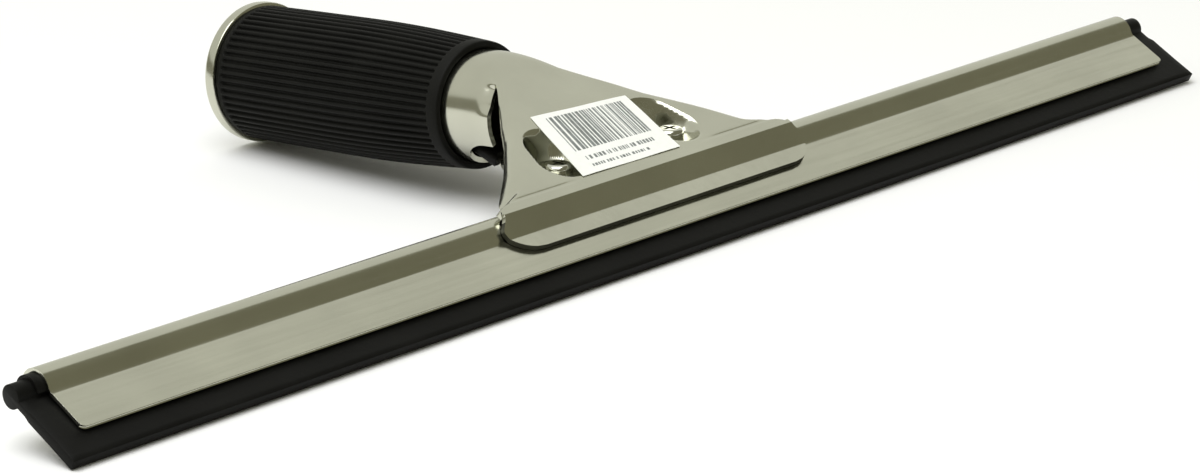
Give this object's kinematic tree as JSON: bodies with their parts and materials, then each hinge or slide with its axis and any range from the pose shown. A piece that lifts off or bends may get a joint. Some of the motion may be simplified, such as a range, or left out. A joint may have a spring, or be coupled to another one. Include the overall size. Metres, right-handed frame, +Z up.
{
  "type": "window cleaning squeegee",
  "caption": "Hand squeegee: a rubber blade in a metal channel, clamped by a sprung jaw on a fan-shaped head with a ribbed tube handle.",
  "frame": {"origin": "centre of the underside of the whole tool as it lies on a table", "axes": "+X along the blade, +Y back towards the free end of the handle, +Z up off the table"},
  "size_m": [0.3628, 0.1495, 0.0369],
  "materials": {
    "stainless": "bright rolled stainless, soft reflections",
    "stainless_channel": "satin rolled stainless, grain along the blade",
    "plated_steel": "bright plating",
    "spring_steel": "oiled spring wire",
    "blade_rubber": "smooth, faint sheen",
    "grip_rubber": "matt with fine ribs",
    "black_plastic": "moulded, matt",
    "label_paper": "satin paper with grey printed bars"
  },
  "bodies": {
    "handle": {"handle_body": "stainless", "pivot_screws": "plated_steel", "pivot_spacers": "plated_steel", "pivot_washers": "plated_steel", "lock_nuts": "plated_steel", "spring_seat": "black_plastic", "grip_sleeve": "grip_rubber", "rear_ferrule": "stainless", "pole_socket_liner": "black_plastic", "barcode_label": "label_paper"},
    "jaw": {"lower_jaw": "stainless", "release_tab": "black_plastic", "spring_post": "black_plastic", "clamp_spring": "spring_steel"},
    "channel": {"blade_channel": "stainless_channel"},
    "rubber": {"squeegee_rubber": "blade_rubber"},
    "plug_left": {"end_plug_left": "black_plastic"},
    "plug_right": {"end_plug_right": "black_plastic"}
  },
  "joints": [
    {"name": "jaw_release", "type": "hinge", "parent": "handle", "child": "jaw", "pos_m": [0, -0.04743, 0.00738], "axis": [1, 0, 0], "range_deg": [0, 6], "stiffness_Nm_per_rad": 0.6, "springref_deg": -28.65, "deforming": ["clamp_spring"]},
    {"name": "channel_slide", "type": "slide", "parent": "handle", "child": "channel", "axis": [1, 0, 0], "range_m": [-0.125, 0.125]},
    {"name": "rubber_slide", "type": "slide", "parent": "channel", "child": "rubber", "axis": [1, 0, 0], "range_m": [-0.3, 0.3]},
    {"name": "left_plug_pull", "type": "slide", "parent": "channel", "child": "plug_left", "axis": [-1, 0, 0], "range_m": [-0.003, 0.01]},
    {"name": "right_plug_pull", "type": "slide", "parent": "channel", "child": "plug_right", "axis": [1, 0, 0], "range_m": [0, 0.013]}
  ]
}
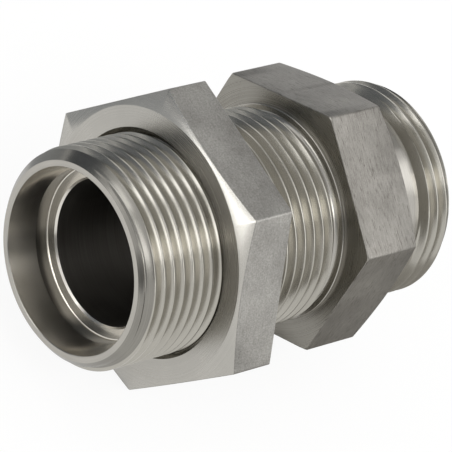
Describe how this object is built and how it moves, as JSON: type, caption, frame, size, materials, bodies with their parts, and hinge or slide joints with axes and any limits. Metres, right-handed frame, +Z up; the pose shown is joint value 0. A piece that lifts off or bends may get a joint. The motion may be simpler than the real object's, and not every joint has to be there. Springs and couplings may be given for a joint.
{
  "type": "bulkhead coupling",
  "caption": "Straight steel bulkhead coupling for tube: threaded stud with a fixed hexagon, a coned tube seat at each end and a hexagonal locknut that clamps a panel.",
  "frame": {"origin": "centre of the fixed hexagon's clamping face, on the axis of the flow bore", "axes": "+X along the flow bore from the bulkhead stud to the short stud, +Z up with the part lying on a flat of its locknut"},
  "size_m": [0.0683, 0.053, 0.047],
  "materials": {
    "turned_stainless_steel": "turned and threaded, satin, with fine circular tool marks",
    "milled_stainless_steel": "drawn hexagonal bar, matt flats and a turned face"
  },
  "bodies": {
    "coupling": {"coupling_body": "turned_stainless_steel"},
    "locknut": {"locknut": "milled_stainless_steel"}
  },
  "joints": [
    {"name": "locknut_travel", "type": "slide", "parent": "coupling", "child": "locknut", "axis": [1, 0, 0], "range_m": [-0.026, 0.018]}
  ]
}
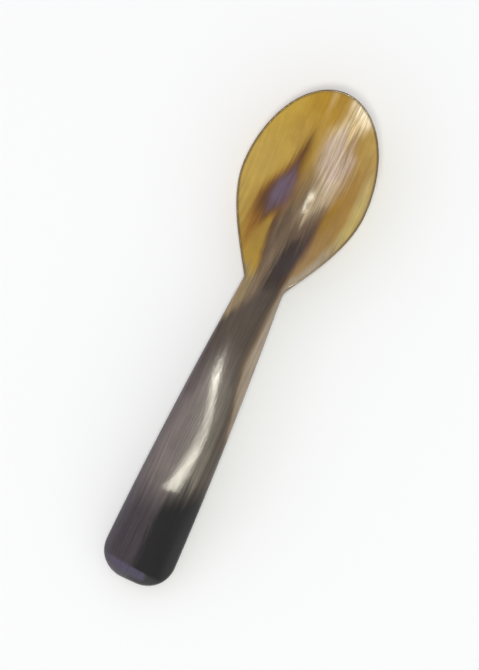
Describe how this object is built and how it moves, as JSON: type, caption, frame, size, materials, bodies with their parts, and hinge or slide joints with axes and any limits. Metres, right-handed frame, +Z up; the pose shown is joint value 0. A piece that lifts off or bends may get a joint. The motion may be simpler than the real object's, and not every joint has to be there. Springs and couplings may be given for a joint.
{
  "type": "horn spoon",
  "caption": "Spoon worked from one piece of horn: a thin see-through egg-shaped bowl and a broad arched handle that narrows to the neck and ends in a filed bevel.",
  "frame": {"origin": "under the middle of the spoon's length and width, on the plane it lies on", "axes": "+X along the spoon from the butt of the handle to the tip of the bowl, +Y to the left seen from the butt, +Z up out of the hollow"},
  "size_m": [0.15, 0.0374, 0.0134],
  "materials": {
    "horn": "polished natural horn, amber and see-through in the bowl, dark grey-brown in the handle, with fine lengthwise scratches"
  },
  "bodies": {
    "root": {"spoon": "horn"}
  },
  "joints": []
}
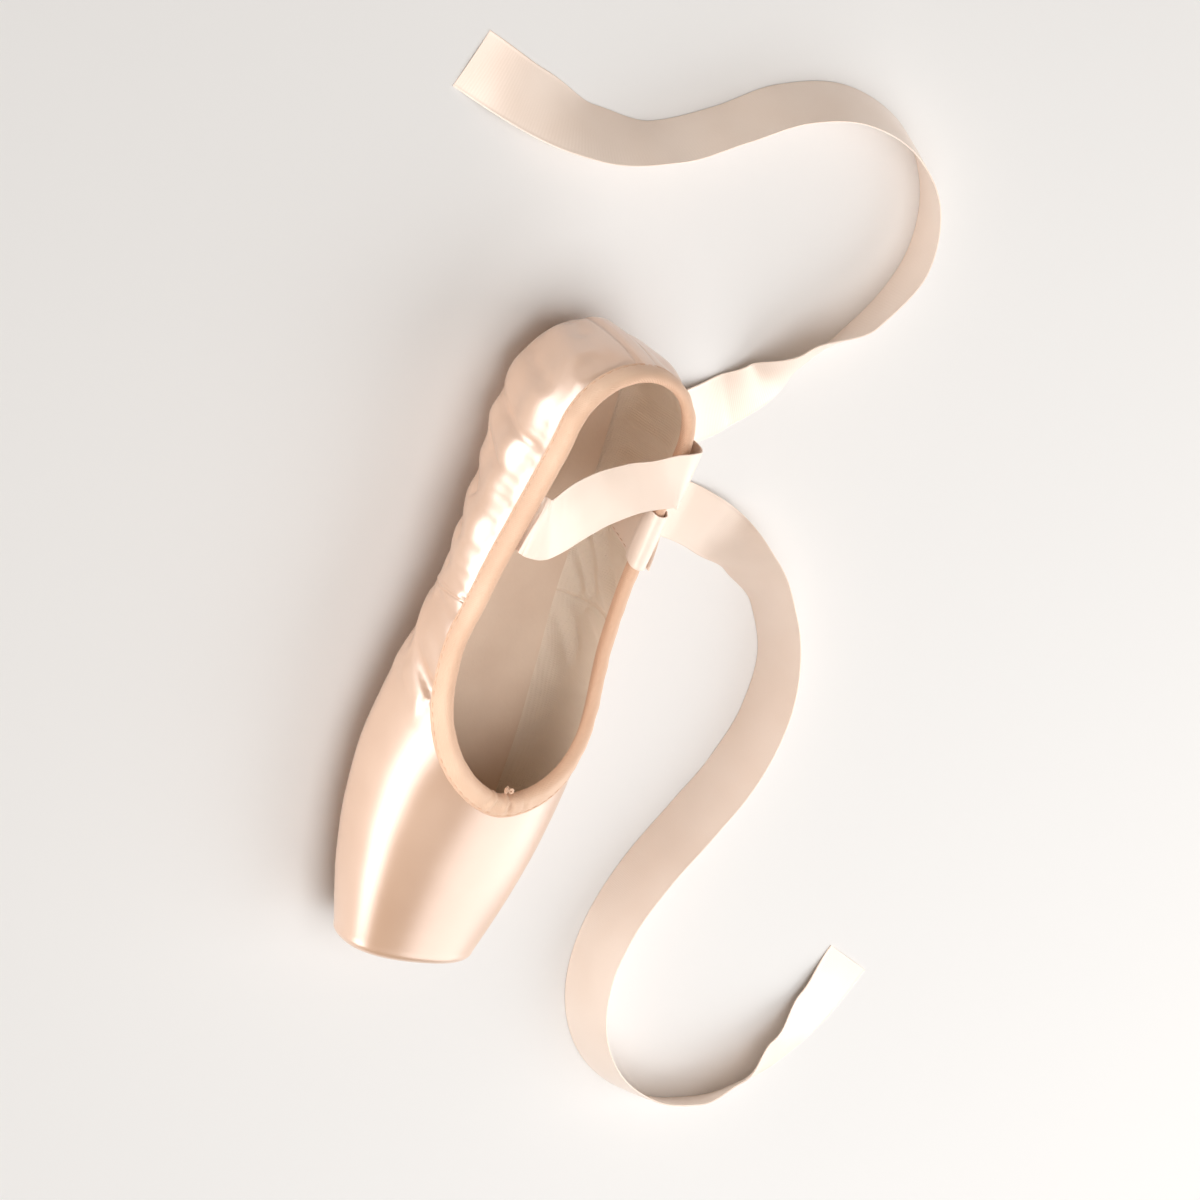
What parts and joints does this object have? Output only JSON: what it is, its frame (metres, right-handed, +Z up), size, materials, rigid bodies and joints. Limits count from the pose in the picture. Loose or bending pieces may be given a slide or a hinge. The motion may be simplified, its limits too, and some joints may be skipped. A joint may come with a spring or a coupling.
{
  "type": "pointe shoe",
  "caption": "Empty satin pointe shoe on its leather sole, with a stiff box ending in a flat platform, a tape-bound collar and loose ankle ribbons.",
  "frame": {"origin": "on the floor, under the middle of the shoe's length and width, ribbons left out", "axes": "+X to the toe, +Y to the wearer's left, +Z up"},
  "size_m": [0.3913, 0.3006, 0.0599],
  "materials": {
    "satin": "peach satin with a soft sheen",
    "sole_leather": "matt salmon-tan sole leather",
    "lining": "matt cotton canvas",
    "tape": "matt peach cotton tape",
    "ribbon": "pale pink satin ribbon"
  },
  "bodies": {
    "root": {"upper": "satin", "outsole": "sole_leather", "insole": "lining", "binding": "tape", "drawstring_knot": "tape", "ribbon_left_sewn_end": "ribbon", "ribbon_right_sewn_end": "ribbon", "ribbon_left": "ribbon", "ribbon_right": "ribbon"}
  },
  "joints": []
}
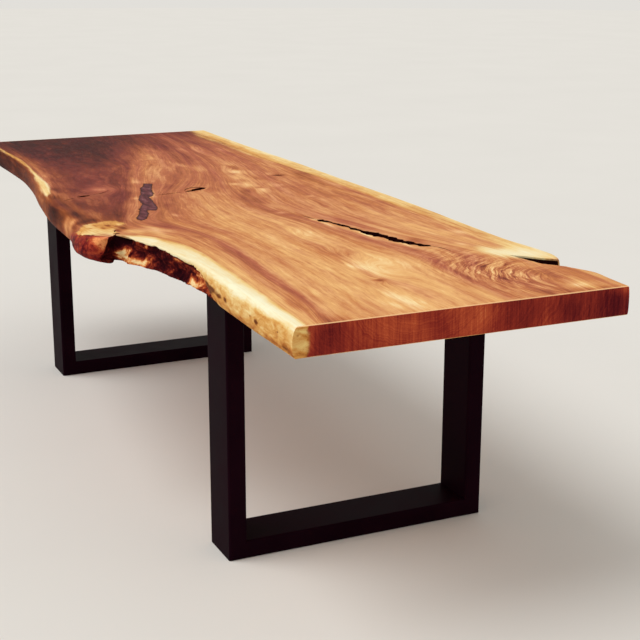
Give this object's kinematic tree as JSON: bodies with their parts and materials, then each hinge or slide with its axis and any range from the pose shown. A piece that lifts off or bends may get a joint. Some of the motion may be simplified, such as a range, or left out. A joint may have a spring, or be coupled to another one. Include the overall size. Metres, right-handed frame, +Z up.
{
  "type": "live-edge kitchen table",
  "caption": "Long table: a thick live-edge walnut board with a burl, cracks and a filled hole, bolted to black rectangular tube frames.",
  "frame": {"origin": "on the floor, under the middle of the board's bounding box", "axes": "+X along the board towards the front frame, -Y towards the board's burled edge, +Z up"},
  "size_m": [2.87, 1.0248, 0.762],
  "materials": {
    "oiled_walnut": "oiled satin, with pale sapwood along the natural edges",
    "smoky_resin": "clear smoky casting resin, polished flush",
    "black_powder_coat": "satin black powder coat",
    "black_oxide_steel": "black oxide",
    "zinc_steel": "bright zinc plate"
  },
  "bodies": {
    "root": {"slab_top": "oiled_walnut", "void_fill": "smoky_resin", "front_frame_left_post": "black_powder_coat", "front_frame_right_post": "black_powder_coat", "front_frame_floor_rail": "black_powder_coat", "front_frame_top_plate": "black_powder_coat", "front_frame_bolts": "black_oxide_steel", "front_frame_washers": "zinc_steel", "front_frame_inserts": "zinc_steel", "rear_frame_left_post": "black_powder_coat", "rear_frame_right_post": "black_powder_coat", "rear_frame_floor_rail": "black_powder_coat", "rear_frame_top_plate": "black_powder_coat", "rear_frame_bolts": "black_oxide_steel", "rear_frame_washers": "zinc_steel", "rear_frame_inserts": "zinc_steel"}
  },
  "joints": []
}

· · ·

— Your instructions —
Go through the records above and set each one down exactly, please.

— Exercise output —
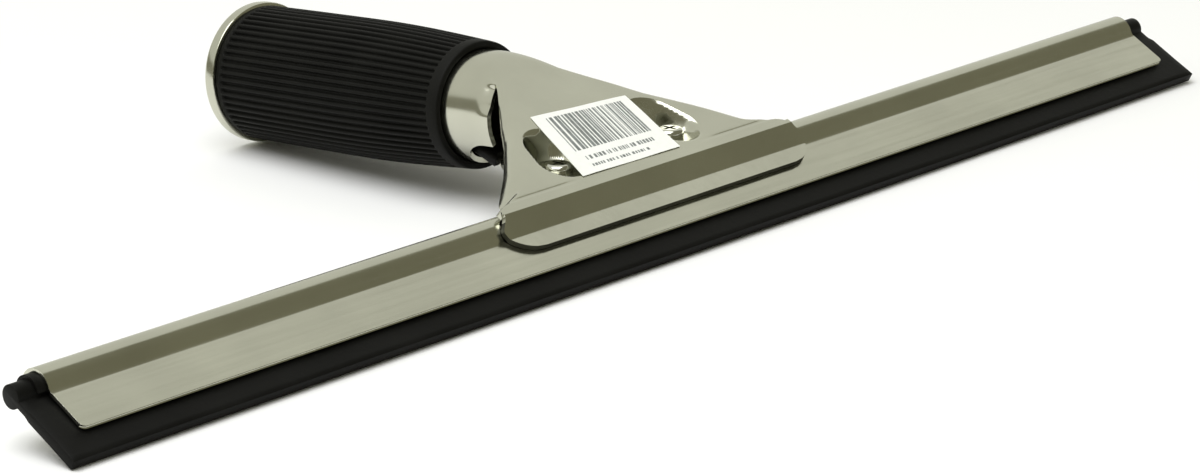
Give this object's kinematic tree as JSON: bodies with their parts and materials, then each hinge or slide with its axis and any range from the pose shown. A piece that lifts off or bends may get a joint. Some of the motion may be simplified, such as a range, or left out. A joint may have a spring, or be coupled to another one. Include the overall size. Metres, right-handed frame, +Z up.
{
  "type": "window cleaning squeegee",
  "caption": "Hand squeegee: a rubber blade in a metal channel, clamped by a sprung jaw on a fan-shaped head with a ribbed tube handle.",
  "frame": {"origin": "centre of the underside of the whole tool as it lies on a table", "axes": "+X along the blade, +Y back towards the free end of the handle, +Z up off the table"},
  "size_m": [0.3628, 0.1495, 0.0369],
  "materials": {
    "stainless": "bright rolled stainless, soft reflections",
    "stainless_channel": "satin rolled stainless, grain along the blade",
    "plated_steel": "bright plating",
    "spring_steel": "oiled spring wire",
    "blade_rubber": "smooth, faint sheen",
    "grip_rubber": "matt with fine ribs",
    "black_plastic": "moulded, matt",
    "label_paper": "satin paper with grey printed bars"
  },
  "bodies": {
    "handle": {"handle_body": "stainless", "pivot_screws": "plated_steel", "pivot_spacers": "plated_steel", "pivot_washers": "plated_steel", "lock_nuts": "plated_steel", "spring_seat": "black_plastic", "grip_sleeve": "grip_rubber", "rear_ferrule": "stainless", "pole_socket_liner": "black_plastic", "barcode_label": "label_paper"},
    "jaw": {"lower_jaw": "stainless", "release_tab": "black_plastic", "spring_post": "black_plastic", "clamp_spring": "spring_steel"},
    "channel": {"blade_channel": "stainless_channel"},
    "rubber": {"squeegee_rubber": "blade_rubber"},
    "plug_left": {"end_plug_left": "black_plastic"},
    "plug_right": {"end_plug_right": "black_plastic"}
  },
  "joints": [
    {"name": "jaw_release", "type": "hinge", "parent": "handle", "child": "jaw", "pos_m": [0, -0.04743, 0.00738], "axis": [1, 0, 0], "range_deg": [0, 6], "stiffness_Nm_per_rad": 0.6, "springref_deg": -28.65, "deforming": ["clamp_spring"]},
    {"name": "channel_slide", "type": "slide", "parent": "handle", "child": "channel", "axis": [1, 0, 0], "range_m": [-0.125, 0.125]},
    {"name": "rubber_slide", "type": "slide", "parent": "channel", "child": "rubber", "axis": [1, 0, 0], "range_m": [-0.3, 0.3]},
    {"name": "left_plug_pull", "type": "slide", "parent": "channel", "child": "plug_left", "axis": [-1, 0, 0], "range_m": [-0.003, 0.01]},
    {"name": "right_plug_pull", "type": "slide", "parent": "channel", "child": "plug_right", "axis": [1, 0, 0], "range_m": [0, 0.013]}
  ]
}
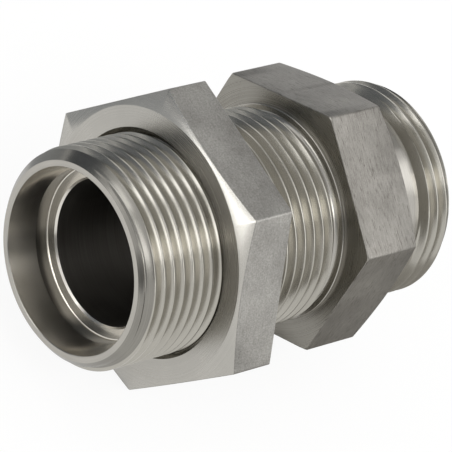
Describe how this object is built and how it moves, as JSON: type, caption, frame, size, materials, bodies with their parts, and hinge or slide joints with axes and any limits. Metres, right-handed frame, +Z up; the pose shown is joint value 0. A piece that lifts off or bends may get a joint. The motion may be simpler than the real object's, and not every joint has to be there. Springs and couplings may be given for a joint.
{
  "type": "bulkhead coupling",
  "caption": "Straight steel bulkhead coupling for tube: threaded stud with a fixed hexagon, a coned tube seat at each end and a hexagonal locknut that clamps a panel.",
  "frame": {"origin": "centre of the fixed hexagon's clamping face, on the axis of the flow bore", "axes": "+X along the flow bore from the bulkhead stud to the short stud, +Z up with the part lying on a flat of its locknut"},
  "size_m": [0.0683, 0.053, 0.047],
  "materials": {
    "turned_stainless_steel": "turned and threaded, satin, with fine circular tool marks",
    "milled_stainless_steel": "drawn hexagonal bar, matt flats and a turned face"
  },
  "bodies": {
    "coupling": {"coupling_body": "turned_stainless_steel"},
    "locknut": {"locknut": "milled_stainless_steel"}
  },
  "joints": [
    {"name": "locknut_travel", "type": "slide", "parent": "coupling", "child": "locknut", "axis": [1, 0, 0], "range_m": [-0.026, 0.018]}
  ]
}
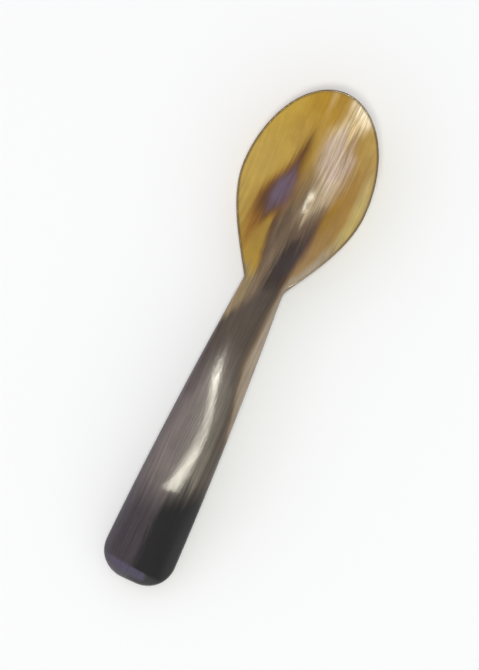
Describe how this object is built and how it moves, as JSON: type, caption, frame, size, materials, bodies with their parts, and hinge or slide joints with axes and any limits. Metres, right-handed frame, +Z up; the pose shown is joint value 0. A piece that lifts off or bends may get a joint. The motion may be simpler than the real object's, and not every joint has to be there. Springs and couplings may be given for a joint.
{
  "type": "horn spoon",
  "caption": "Spoon worked from one piece of horn: a thin see-through egg-shaped bowl and a broad arched handle that narrows to the neck and ends in a filed bevel.",
  "frame": {"origin": "under the middle of the spoon's length and width, on the plane it lies on", "axes": "+X along the spoon from the butt of the handle to the tip of the bowl, +Y to the left seen from the butt, +Z up out of the hollow"},
  "size_m": [0.15, 0.0374, 0.0134],
  "materials": {
    "horn": "polished natural horn, amber and see-through in the bowl, dark grey-brown in the handle, with fine lengthwise scratches"
  },
  "bodies": {
    "root": {"spoon": "horn"}
  },
  "joints": []
}
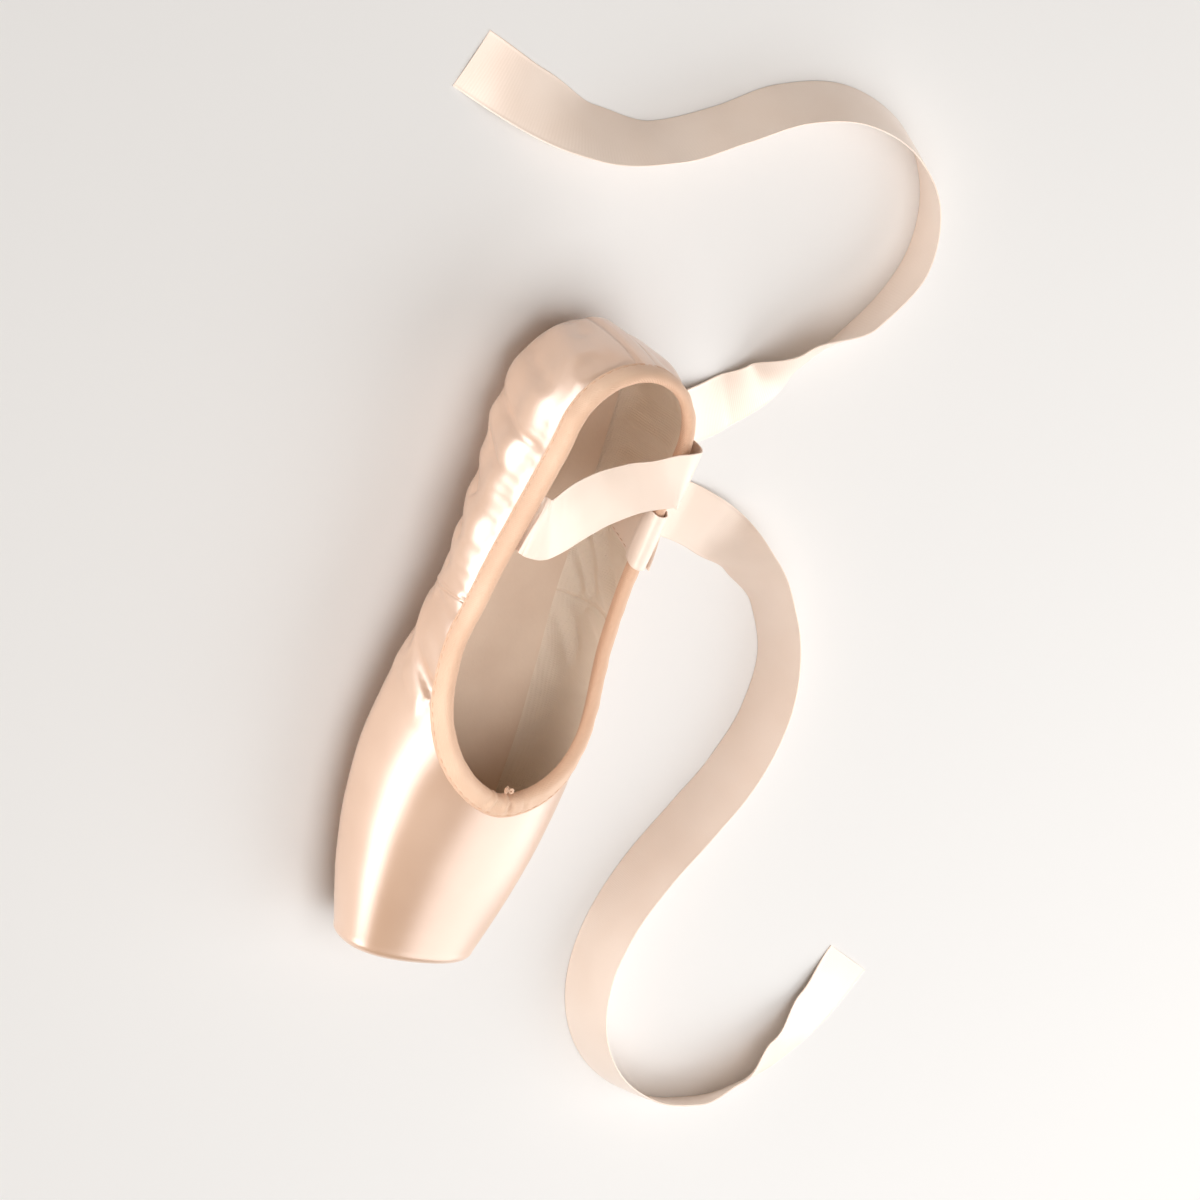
What parts and joints does this object have? Output only JSON: what it is, its frame (metres, right-handed, +Z up), size, materials, rigid bodies and joints. Limits count from the pose in the picture. Loose or bending pieces may be given a slide or a hinge. The motion may be simplified, its limits too, and some joints may be skipped. A joint may come with a spring or a coupling.
{
  "type": "pointe shoe",
  "caption": "Empty satin pointe shoe on its leather sole, with a stiff box ending in a flat platform, a tape-bound collar and loose ankle ribbons.",
  "frame": {"origin": "on the floor, under the middle of the shoe's length and width, ribbons left out", "axes": "+X to the toe, +Y to the wearer's left, +Z up"},
  "size_m": [0.3913, 0.3006, 0.0599],
  "materials": {
    "satin": "peach satin with a soft sheen",
    "sole_leather": "matt salmon-tan sole leather",
    "lining": "matt cotton canvas",
    "tape": "matt peach cotton tape",
    "ribbon": "pale pink satin ribbon"
  },
  "bodies": {
    "root": {"upper": "satin", "outsole": "sole_leather", "insole": "lining", "binding": "tape", "drawstring_knot": "tape", "ribbon_left_sewn_end": "ribbon", "ribbon_right_sewn_end": "ribbon", "ribbon_left": "ribbon", "ribbon_right": "ribbon"}
  },
  "joints": []
}
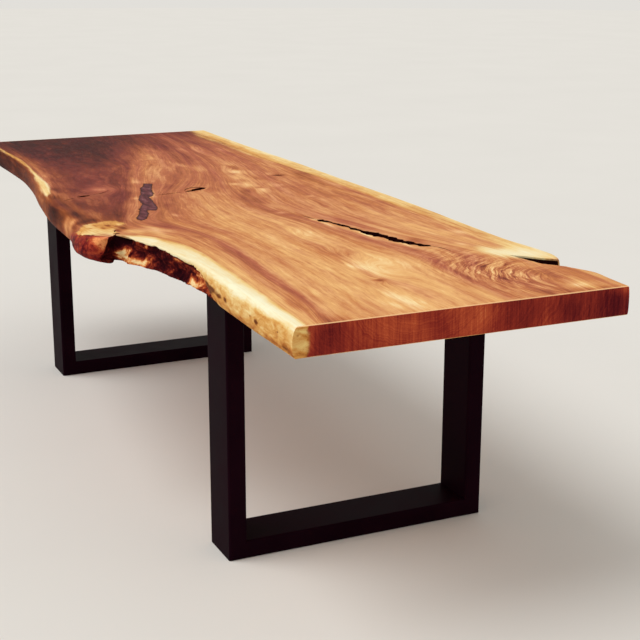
Give this object's kinematic tree as JSON: bodies with their parts and materials, then each hinge or slide with its axis and any range from the pose shown. A piece that lifts off or bends may get a joint. Some of the motion may be simplified, such as a range, or left out. A joint may have a spring, or be coupled to another one. Include the overall size. Metres, right-handed frame, +Z up.
{
  "type": "live-edge kitchen table",
  "caption": "Long table: a thick live-edge walnut board with a burl, cracks and a filled hole, bolted to black rectangular tube frames.",
  "frame": {"origin": "on the floor, under the middle of the board's bounding box", "axes": "+X along the board towards the front frame, -Y towards the board's burled edge, +Z up"},
  "size_m": [2.87, 1.0248, 0.762],
  "materials": {
    "oiled_walnut": "oiled satin, with pale sapwood along the natural edges",
    "smoky_resin": "clear smoky casting resin, polished flush",
    "black_powder_coat": "satin black powder coat",
    "black_oxide_steel": "black oxide",
    "zinc_steel": "bright zinc plate"
  },
  "bodies": {
    "root": {"slab_top": "oiled_walnut", "void_fill": "smoky_resin", "front_frame_left_post": "black_powder_coat", "front_frame_right_post": "black_powder_coat", "front_frame_floor_rail": "black_powder_coat", "front_frame_top_plate": "black_powder_coat", "front_frame_bolts": "black_oxide_steel", "front_frame_washers": "zinc_steel", "front_frame_inserts": "zinc_steel", "rear_frame_left_post": "black_powder_coat", "rear_frame_right_post": "black_powder_coat", "rear_frame_floor_rail": "black_powder_coat", "rear_frame_top_plate": "black_powder_coat", "rear_frame_bolts": "black_oxide_steel", "rear_frame_washers": "zinc_steel", "rear_frame_inserts": "zinc_steel"}
  },
  "joints": []
}